Когда пришел капитан — щупальца затихли, пожелтели. Их суета застыла в вязком киселе, и я закрыл глаза, вслушиваясь в эмоции команды. Фарри похлопал меня по спине в знак поддержки и протиснулся мимо моряков поближе к Рубенсу.
— Джентльмены, дамы, — начал Монокль. Он забрался на составленную из столов трибуну, огляделся, словно проверяя, все ли пришли. Я слышал, как скрипят его сапоги, когда он переносит вес с ноги на ногу. — Я не люблю говорить много громких слов. Я вообще не люблю говорить, но сегодня придется. Накопилось много вопросов, много недовольства. Это весьма неудивительно, если учитывать, в какой ледовой ловушке мы оказались.

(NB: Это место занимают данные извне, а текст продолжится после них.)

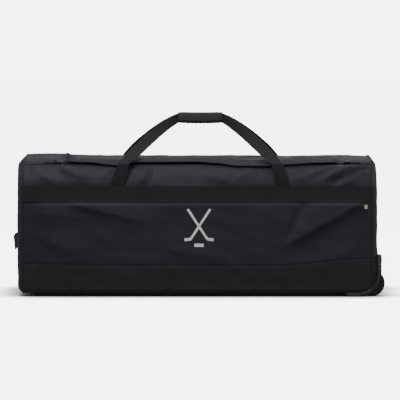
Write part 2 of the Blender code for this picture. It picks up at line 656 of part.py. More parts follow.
def make_rivets(side, middle, guard, base, end_panel, steel):
    """One rivet through the guard's upright leg and one up through its foot."""
    head, tail = RIVET_HEAD_T, RIVET_HEAD_T * 0.75
    upright_z = (CORNER.y + GUARD_TOP_Z) / 2 + 0.010
    face = X_END + GAP + GUARD_T
    inner = X_END - CLOTH - GAP
    profile = [
        (inner - tail, RIVET_HEAD_R * 0.7),
        (inner, RIVET_HEAD_R * 0.8),
        (inner, RIVET_R),
        (face + GAP, RIVET_R),
        (face + GAP, RIVET_HEAD_R),
        (face + head, RIVET_HEAD_R * 0.6),
    ]
    shape = turned("X", (middle, upright_z), profile, 20)
    place_object(f"{side}_guard_end_rivet", shape, steel, smooth=True)
    for panel in (guard, end_panel):
        hole = disc("X", (middle, upright_z), RIVET_R + GAP, inner - CLOTH, face + CLOTH, 20)
        combine(panel, f"{side}_{panel.name}_end_hole", hole)

    foot_x = GUARD_FOOT_X + 2.4 * RIVET_HEAD_R
    sole = BASE_Z - GAP - GUARD_T
    seat = sole + head + 2 * GAP
    top = BASE_Z + CLOTH + GAP
    profile = [
        (sole + GAP, RIVET_HEAD_R * 0.8),
        (seat - GAP, RIVET_HEAD_R),
        (seat - GAP, RIVET_R),
        (top, RIVET_R),
        (top, RIVET_HEAD_R * 0.8),
        (top + tail, RIVET_HEAD_R * 0.7),
    ]
    place_object(f"{side}_guard_foot_rivet", turned("Z", (foot_x, middle), profile, 20), steel, smooth=True)
    seat_hole = disc("Z", (foot_x, middle), RIVET_HEAD_R + GAP, sole - CLOTH, seat, 20)
    combine(guard, f"{side}_guard_foot_seat", seat_hole)
    for panel in (guard, base):
        hole = disc("Z", (foot_x, middle), RIVET_R + GAP, sole - CLOTH, top + CLOTH, 20)
        combine(panel, f"{side}_{panel.name}_foot_hole", hole)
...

Кто-то прокомментировал слова Рубенса, наверное, это была острота, но никто не отреагировал. Все слушали капитана.
— Я должен был давно собрать нас всех здесь, в одном месте. И совсем по другому поводу. Ведь мы наконец-то сделали то, чего так долго ждали. Я, мастер Жерар, Ванс, — Монокль махнул рукой, и ему вяло ответил седовласый моряк лет шестидесяти. — Пять лет, да?
— Да, Барри. Я даже думал, что помру в порту, так и не выбравшись на лед, — глухо ответил старик.
— Ну, теперь можешь быть спокоен, в порту не помрешь, — улыбнулся Монокль.
— Да, теперь у меня прямо выбор, — хохотнул в ответ Ванс.
Я слушал. Тревога команды утихала. А один пухлый и огромный, футов под семь, мужчина с радостной детской улыбкой захлопал в ладоши. По нему скользнуло несколько угрюмых взглядов, но он их словно и не заметил.